The disappearance of Malaysia Airlines Flight MH370 three weeks ago has sparked discussion among aviation and security experts about the gaps that exist in airline security and what needs to be done about them.
On March 8, MH370 was en route from Kuala Lumpur to Beijing with 239 crew members and passengers on board when air traffic controllers lost contact with the Boeing 777-200ER jet about 50 minutes after take-off at 12.41am.
The authorities believe the plane's communication systems were deliberately shut down and the aircraft taken off its intended path. MH370 flew on for more than six hours after contact with air traffic control was broken.
The plane also continued to transmit electronic "pings" that were picked up by satellite provider Inmarsat. The last signal was captured at 8.11am on the same day it went missing.

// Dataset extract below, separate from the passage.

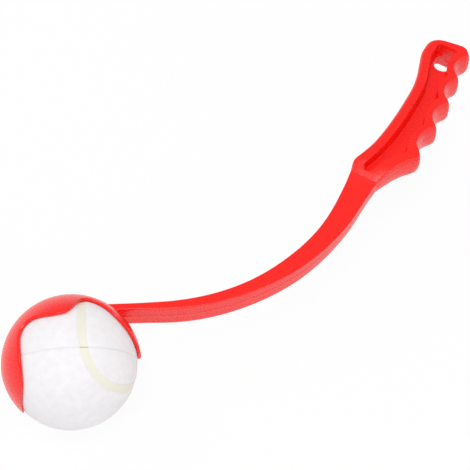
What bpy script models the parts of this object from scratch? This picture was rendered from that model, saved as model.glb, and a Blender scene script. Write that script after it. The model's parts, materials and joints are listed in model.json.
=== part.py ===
"""Ball thrower for a dog: a moulded claw, a bent arm and a grip with finger grooves, and its felt ball.

The part lies on its side. +X runs from the claw to the end of the grip, +Z is square to the plane
in which the arm bends, and the origin is under the middle of the whole, level with its lowest point.
Lengths are metres and angles are degrees.
"""
import math

import bmesh
import bpy
import numpy as np
from mathutils import Euler, Matrix, Vector

# Driving dimensions of the ball
BALL_RADIUS = 0.0325
FELT_THICKNESS = 0.0030
CORE_WALL = 0.0035
PIECE_GAP = 0.0003
SEAM_WIDTH = 0.0040
SEAM_RECESS = 0.0003
SEAM_SWING_SHARE = 0.1254
BALL_TURN = (-61.7, -3.3, 117.0)
CORE_TURN = (0.0, 79.5, 56.0)

# Driving dimensions of the claw that holds the ball
CUP_CLEARANCE = 0.0004
CUP_WALL = 0.0019
RELEASE_CLEARANCE = 0.0001
RELEASE_HEADING = 253.1
CLAW_HALF_WIDTHS = (
    (71.2, 4.0), (72.0, 7.6), (73.8, 11.2), (76.2, 15.0), (79.4, 19.2), (83.5, 24.0), (88.8, 29.0),
    (95.5, 33.0), (103.5, 35.4), (113.0, 36.6), (122.0, 37.7), (129.0, 39.0), (134.2, 41.0),
    (137.8, 44.2), (140.6, 50.0), (143.4, 57.8), (147.6, 64.4), (154.6, 68.2), (164.0, 69.6),
    (174.0, 69.5), (183.0, 68.4), (190.6, 66.5), (197.2, 63.6), (203.0, 60.0), (208.6, 55.8),
    (214.2, 51.8), (220.0, 48.8), (226.4, 47.2), (233.6, 46.7), (242.0, 47.3), (250.0, 47.7),
    (258.0, 47.0), (265.2, 45.4), (271.6, 43.2), (277.6, 40.0), (282.6, 35.6), (285.2, 31.8),
    (287.0, 27.4), (288.2, 22.4), (288.8, 17.0),
)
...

By then, as we now know, the aircraft was somewhere over the vast Indian Ocean and almost out of fuel.
With no nearby landing site, the plane is presumed to have plunged into the water. A massive multinational hunt is now on for debris of the plane.
Investigations have revealed that at least two passengers on the ill-fated flight had boarded with stolen passports.
There is also speculation as to whether the captain and co-pilot, alone or in collaboration, deliberately diverted the plane with criminal intent.
The incident has prompted tighter security at many airports.
At Changi, there is closer scrutiny of passports. Selected flights - based on risk assessment - are subjected to tighter screening. This includes more thorough checks such as pat-downs for departing passengers.
Such measures will go some way to boost the airport's security, aviation security experts said.
But unless Singapore is prepared to follow the example of Israel, it is not possible to eliminate all risks, said Mr Paul Yap, who headed the aviation security team at Changi Airport before leaving in 2006 to teach at Temasek Polytechnic.
At Israeli airports, travellers turn up four hours before their flights in order to allow time for security and other checks. Families and friends are not allowed to send them off.
For the tiny Jewish state in an Arab world, security comes first. For travellers, however, the price is long queues and inconvenience.
For Changi Airport, which prides itself on its efficient operations, this is not a feasible option. "The key is to strike a balance between the need to ensure secure skies on the one hand and passenger facilitation on the other," Mr Yap said.
Airport Police commander Sam Tee said earlier this week: "Over-security or under-security is equally sinful, and we should not go to the end of each spectrum."
It boils down to risk management, he added.
To stay on top of the game, security agencies must work hand-in-hand with airport operators, airlines and other stakeholders to assess risks.